The second chapter, “Nation-Building Literatures,” engages the constitution of nationalist literary canons in the Dominican Republic and Puerto Rico that imagined national families constituted through cultural whitening and heteronormative marriage in the mid-twentieth century. These literary traditions speak to the prevalence of nationalist paradigms in the Caribbean, instead of Pan-Antillean ones. I examine how intimacies between national subjects emerge as tropes in representations of decolonial alternatives. I explore how Caribbean writers Enrique Laguerre (La Llamarada) and Ramón Marrero Aristy (Over) produced nationalist aesthetic traditions informed by patriarchal understandings of family and reproduction. The anti-imperialist component of Caribbean nationalisms articulated in the novels provides a possible political framework for the present and the future of the region. Nonetheless, uncritically relying on nationalism to configure an anti-globalization stance is a limited and dangerous approach. The chapter suggests that employing nationalist tropes to oppose neoliberalism may entail assuming its paternalistic attitudes toward those not representing progress due to their gender and racial minority status. Therefore, to critique globalization as imperialism from a nationalist framework is not sufficient. If the nation is to be at the center of anti-neoliberal projects, a questioning of its historical complicity with capital must be undertaken. For this reason, an examination of the inner contradictions within the novels explores how they themselves undo some of the racial-gender premises of nationalist politics in their representation of family units under siege by U.S. capitalist interests. Chapters 1 and 2 introduce the premises of Dominican and Puerto Rican nationalist and Pan-Antillean thought that permeate the neoliberal narratives discussed in chapters 3 and 4.
“Haitian-Dominican Relations,” chapter 3, examines how Haitian-Dominican relations get represented in Dominican media, social science research, and literature after the implementation of neoliberal economic policies in the Dominican Republic from the 1980s through the early twenty-first century. I analyze newspaper articles found in Listín Diario, Ahora, and AlterPresse, publications by political figures and social scientists such as Ruben Silié, Carlos Segura, and Colette Lespinasse, and the novels Solo Falta que Llueva by Santiago Estrella Veloz and Let It Rain Coffee by Angie Cruz. I trace tensions between state-sponsored narratives of Haitian-Dominican collaboration under the aegis of neoliberalism, anti-Haitian nationalist policies and media coverage, and transnational social movements critical of neoliberalism. I argue that racial-gender difference continues to inform representations of Haitian-Dominican relations in spite of an official multicultural discourse regarding ethnic difference; however, narratives of Haitian-Dominican relations are not always predetermined by anti-black racism, as Dominican responses to the 2009 earthquake in Haiti attest.

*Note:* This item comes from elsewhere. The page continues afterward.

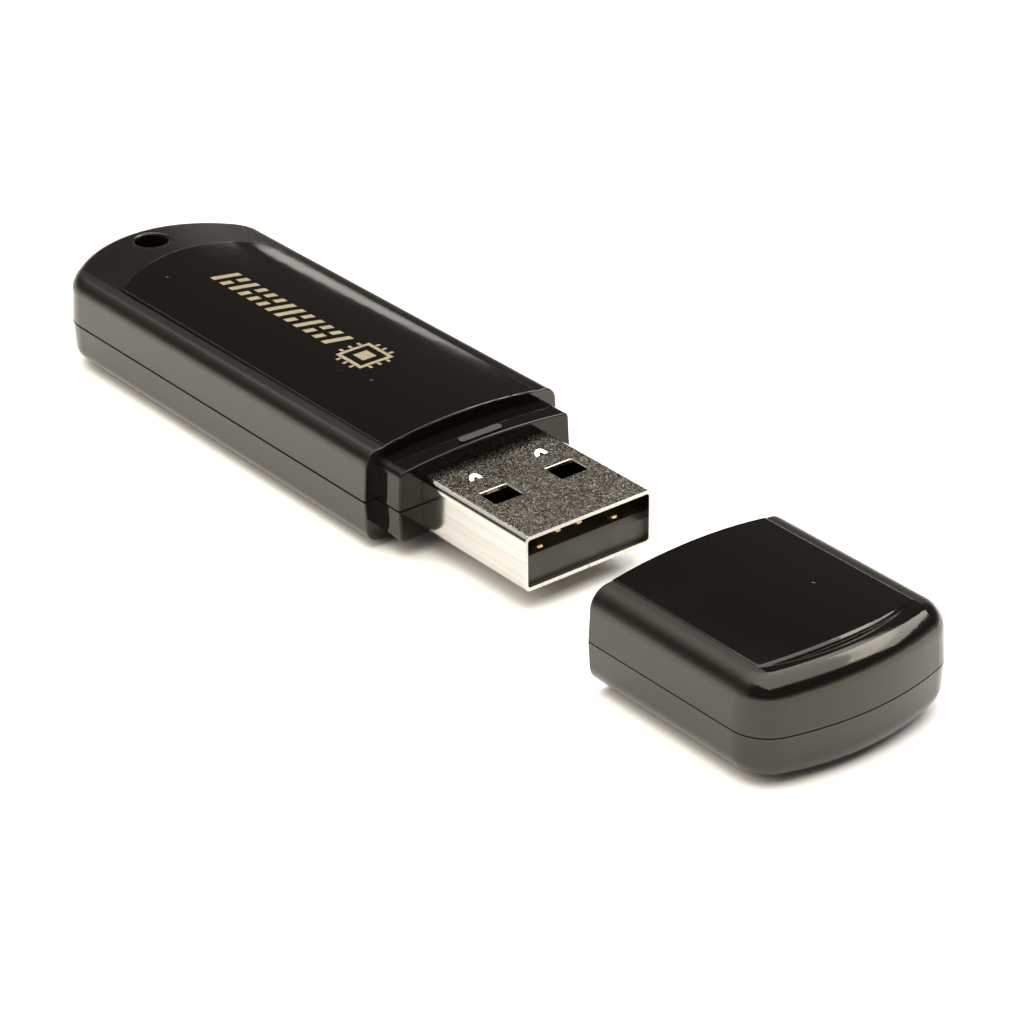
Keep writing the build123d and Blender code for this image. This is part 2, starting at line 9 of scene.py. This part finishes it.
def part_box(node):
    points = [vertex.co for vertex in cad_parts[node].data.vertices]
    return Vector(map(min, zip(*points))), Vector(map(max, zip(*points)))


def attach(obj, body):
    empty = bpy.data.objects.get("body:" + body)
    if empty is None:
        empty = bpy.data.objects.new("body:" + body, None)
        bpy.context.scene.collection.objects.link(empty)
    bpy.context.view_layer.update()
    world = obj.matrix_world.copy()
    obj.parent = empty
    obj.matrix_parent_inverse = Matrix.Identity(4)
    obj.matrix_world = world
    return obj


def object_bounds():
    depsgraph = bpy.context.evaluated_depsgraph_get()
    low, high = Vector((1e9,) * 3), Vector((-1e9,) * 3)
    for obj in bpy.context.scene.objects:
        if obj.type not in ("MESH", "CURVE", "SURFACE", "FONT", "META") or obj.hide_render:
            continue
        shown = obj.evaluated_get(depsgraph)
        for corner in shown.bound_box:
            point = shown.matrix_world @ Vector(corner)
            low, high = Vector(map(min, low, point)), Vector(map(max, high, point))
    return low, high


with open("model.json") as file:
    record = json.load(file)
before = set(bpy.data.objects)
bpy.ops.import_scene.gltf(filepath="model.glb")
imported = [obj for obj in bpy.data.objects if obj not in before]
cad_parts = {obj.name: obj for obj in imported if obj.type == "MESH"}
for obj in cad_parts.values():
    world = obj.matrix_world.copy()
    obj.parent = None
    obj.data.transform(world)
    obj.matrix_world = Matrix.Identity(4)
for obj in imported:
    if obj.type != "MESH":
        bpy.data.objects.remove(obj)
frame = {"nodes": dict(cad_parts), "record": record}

MM = 0.001
cad_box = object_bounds()
nodes = frame["nodes"]
mounts = {m["name"]: m for m in frame["record"]["mounts"]}
slot_of = {s["node"]: s["material_slot"] for s in frame["record"]["subparts"]}

plug_low, plug_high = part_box("plug_shell")
body_low, body_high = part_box("upper_shell")
cap_low, cap_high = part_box("cap_upper_shell")
rest_height = mounts["rest_face"]["pos_m"][2]
strap_x = mounts["strap_hole"]["pos_m"][0]

# Shape of the raised, crowned panel; the body's panel has a round rear end
PANEL_REAR = strap_x + 4.0 * MM
PANEL_END_RADIUS = 12.0 * MM
PANEL_HALF_WIDTH = 7.25 * MM
PANEL_DROP = 0.62 * MM
CROWN_RADIUS = (PANEL_HALF_WIDTH**2 + PANEL_DROP**2) / (2 * PANEL_DROP)

# The step where the body ends and the collar begins, and the shape of the band behind the panel
BODY_FRONT = plug_high.x - 15.0 * MM
BAND_RADIUS = 110.0 * MM
BAND_TILT = math.radians(0.25)

# Height where the walls turn into the shoulders, and where the satin finish is complete
SHOULDER_START = 2.4 * MM
SHOULDER_FULL = 3.0 * MM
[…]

Both nationalist and Pan-Antilleanist sentiments are at play in these narratives. Nationalist discourses on race, gender, and migration naturalize the marginalization of Haitian-descended people—as invaders, criminals, exploiting Dominican public services—while narratives of cross-border collaboration inform affirmations of solidarity between both countries.

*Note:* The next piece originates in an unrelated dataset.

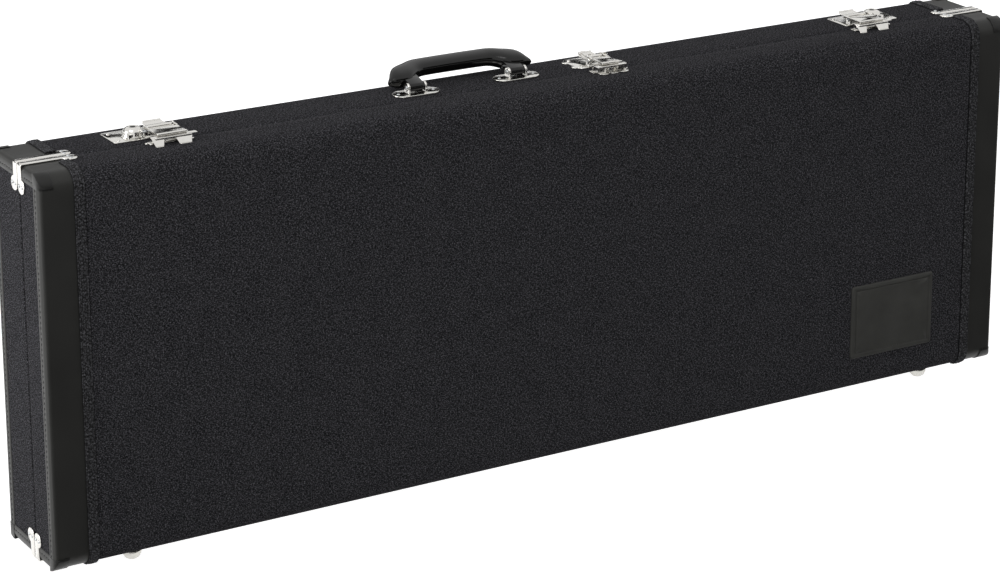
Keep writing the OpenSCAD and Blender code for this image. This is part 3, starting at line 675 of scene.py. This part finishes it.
def lines(*paths):
    """A mesh of bare edges, one line for each list of points."""
    mesh = bpy.data.meshes.new("lines")
    points, edges = [], []
    for path in paths:
        first = len(points)
        points += [tuple(p) for p in path]
        edges += [(i, i + 1) for i in range(first, len(points) - 1)]
    mesh.from_pydata(points, edges, [])
    return mesh


# %% The stitch tree
stitch_tree, given = new_tree("stitches", Pitch="Float", Length="Float", Thread="Float",
                              Finish="Material")
sewn_line = add(stitch_tree, "GeometryNodeMeshToCurve", {"Mesh": given.outputs["Geometry"]})
steps = add(stitch_tree, "GeometryNodeCurveToPoints", {
    "Curve": sewn_line, "Length": given.outputs["Pitch"]}, mode="LENGTH")
bead = add(stitch_tree, "GeometryNodeMeshUVSphere", {
    "Segments": 6, "Rings": 5, "Radius": 1.0})
long_half = add(stitch_tree, "ShaderNodeMath", {0: given.outputs["Length"], 1: 0.5},
                operation="MULTIPLY")
stitch_size = add(stitch_tree, "ShaderNodeCombineXYZ", {
    "X": given.outputs["Thread"], "Y": given.outputs["Thread"], "Z": long_half})
stitches = add(stitch_tree, "GeometryNodeInstanceOnPoints", {
    "Points": steps.outputs["Points"], "Instance": bead.outputs["Mesh"],
    "Rotation": steps.outputs["Rotation"], "Scale": stitch_size})
close_tree(stitch_tree, stitches, given.outputs["Finish"])

# %% The braid tree
# A cord whose thickness swells and narrows once for each crossing of its strands
braid_tree, given = new_tree("braid", Radius="Float", Pitch="Float", Phase="Float",
                             Swell="Float", Finish="Material")
cord_line = add(braid_tree, "GeometryNodeMeshToCurve", {"Mesh": given.outputs["Geometry"]})
fifth = add(braid_tree, "ShaderNodeMath", {0: given.outputs["Pitch"], 1: 0.2},
            operation="MULTIPLY")
even = add(braid_tree, "GeometryNodeResampleCurve", {
    "Curve": cord_line, "Length": fifth}, mode="LENGTH")
along = add(braid_tree, "GeometryNodeSplineParameter")
turns = add(braid_tree, "ShaderNodeMath", {0: along.outputs["Length"],
                                           1: given.outputs["Pitch"]}, operation="DIVIDE")
angle = add(braid_tree, "ShaderNodeMath", {0: turns, 1: 2 * math.pi,
                                           2: given.outputs["Phase"]}, operation="MULTIPLY_ADD")
ripple = add(braid_tree, "ShaderNodeMath", {0: angle}, operation="SINE")
girth = add(braid_tree, "ShaderNodeMath", {0: ripple, 1: given.outputs["Swell"],
                                           2: 0.8}, operation="MULTIPLY_ADD")
round_cord = add(braid_tree, "GeometryNodeCurvePrimitiveCircle", {
    "Resolution": 7, "Radius": given.outputs["Radius"]})
cord = add(braid_tree, "GeometryNodeCurveToMesh", {
    "Curve": even, "Profile Curve": round_cord,
    "Scale": girth, "Fill Caps": True})
close_tree(braid_tree, cord, given.outputs["Finish"])

# %% The nail tree
# Each point carries the way its nail faces and the nail's half sizes
nail_tree, given = new_tree("nails", Finish="Material")
heads = add(nail_tree, "GeometryNodeMeshToPoints", {"Mesh": given.outputs["Geometry"]})
way = add(nail_tree, "GeometryNodeInputNamedAttribute", {"Name": "way"},
          data_type="FLOAT_VECTOR")
size = add(nail_tree, "GeometryNodeInputNamedAttribute", {"Name": "size"},
           data_type="FLOAT_VECTOR")
turned = add(nail_tree, "FunctionNodeAlignRotationToVector", {"Vector": way},
             axis="Z")
dome = add(nail_tree, "GeometryNodeMeshUVSphere", {"Segments": 12, "Rings": 6, "Radius": 1.0})
nails = add(nail_tree, "GeometryNodeInstanceOnPoints", {
    "Points": heads, "Instance": dome.outputs["Mesh"],
    "Rotation": turned, "Scale": size})
close_tree(nail_tree, nails, given.outputs["Finish"])
print("trees:", stitch_tree.name, braid_tree.name, nail_tree.name)


# %% Reading the CAD nodes
def cad_copy(node, flat_angle=0.5):
    """A CAD node's mesh as a bmesh in the shared frame: merged, with its flat faces whole."""
    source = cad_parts[node]
    build = bmesh.new()
    build.from_mesh(source.data)
    build.transform(source.matrix_world)
    bmesh.ops.remove_doubles(build, verts=build.verts, dist=SAME_POINT)
    bmesh.ops.dissolve_limit(build, angle_limit=math.radians(flat_angle),
                             verts=build.verts, edges=build.edges)
    return build


def islands(build):
    """The low and high corners of each separate solid in a bmesh."""
    left, found = set(build.verts), []
    while left:
        stack, group = [left.pop()], []
        while stack:
            vert = stack.pop()
            group.append(vert.co.copy())
            for edge in vert.link_edges:
                other = edge.other_vert(vert)
                if other in left:
                    left.remove(other)
                    stack.append(other)
        found.append((Vector(map(min, zip(*group))), Vector(map(max, zip(*group)))))
    return sorted(found, key=lambda pair: tuple(pair[0]))


def refined(node, material, body, slot, bevel=0.3 * MM, sharp=35.0):
    """A CAD node's shape with its sharp edges rounded, as pressing or moulding leaves them."""
    made = as_object(node + "_finished", as_mesh(cad_copy(node), node + "_finished"))
    modify(made, "BEVEL", width=bevel, segments=2, limit_method="ANGLE",
           angle_limit=math.radians(32))
    return piece(baked(made), material, body, slot, node, sharp=sharp)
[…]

The book’s final chapter, “Dominican-Puerto Rican Relations,” examines humoristic representations of Dominican migrants in Puerto Rico. Analyzing media, popular jokes, and fiction, I note that humor allows Puerto Ricans to manifest solidarity toward their Dominican neighbors and affirm their shared cultural heritage, while racializing them as blacker, less educated, and consequently less “developed” than Puerto Ricans. This chapter contends that notions of economic development are a proxy for racial and gender difference. Analyzing media, popular jokes, and the short stories “Retrato de un dominicano que pasó por puertorriqueño” by Magali García Ramis and “Encancaranublado” by Ana Lydia Vega, I complicate representations of an integrated Caribbean that has overcome its racial legacies. The case studies discussed in chapters 3 and 4 illustrate that in the Dominican Republic and Puerto Rico, whiteness is constructed as a phenotypical and cultural attribute associated with North-Atlantic notions of civilization and progress. References to educational standards, language use, gender and sexual practices, access to U.S. commodities, and citizenship status explain how Dominicans are at times imagined to be whiter than Haitians and other times represented as darker than Puerto Ricans.
I have to thank CSWS, the Oregon Humanities Center, and the Department of Ethnic Studies for their invaluable support of this project. My hope is to ignite a broad conversation about how antillanos constantly engage nationalist and Pan-Antilleanist political paradigms and their articulation of racial and gender politics. Culture becomes a crucial site of study for those of us who seek decolonial possibilities for the region by revisiting its nationalist and Pan-Antillean imagination.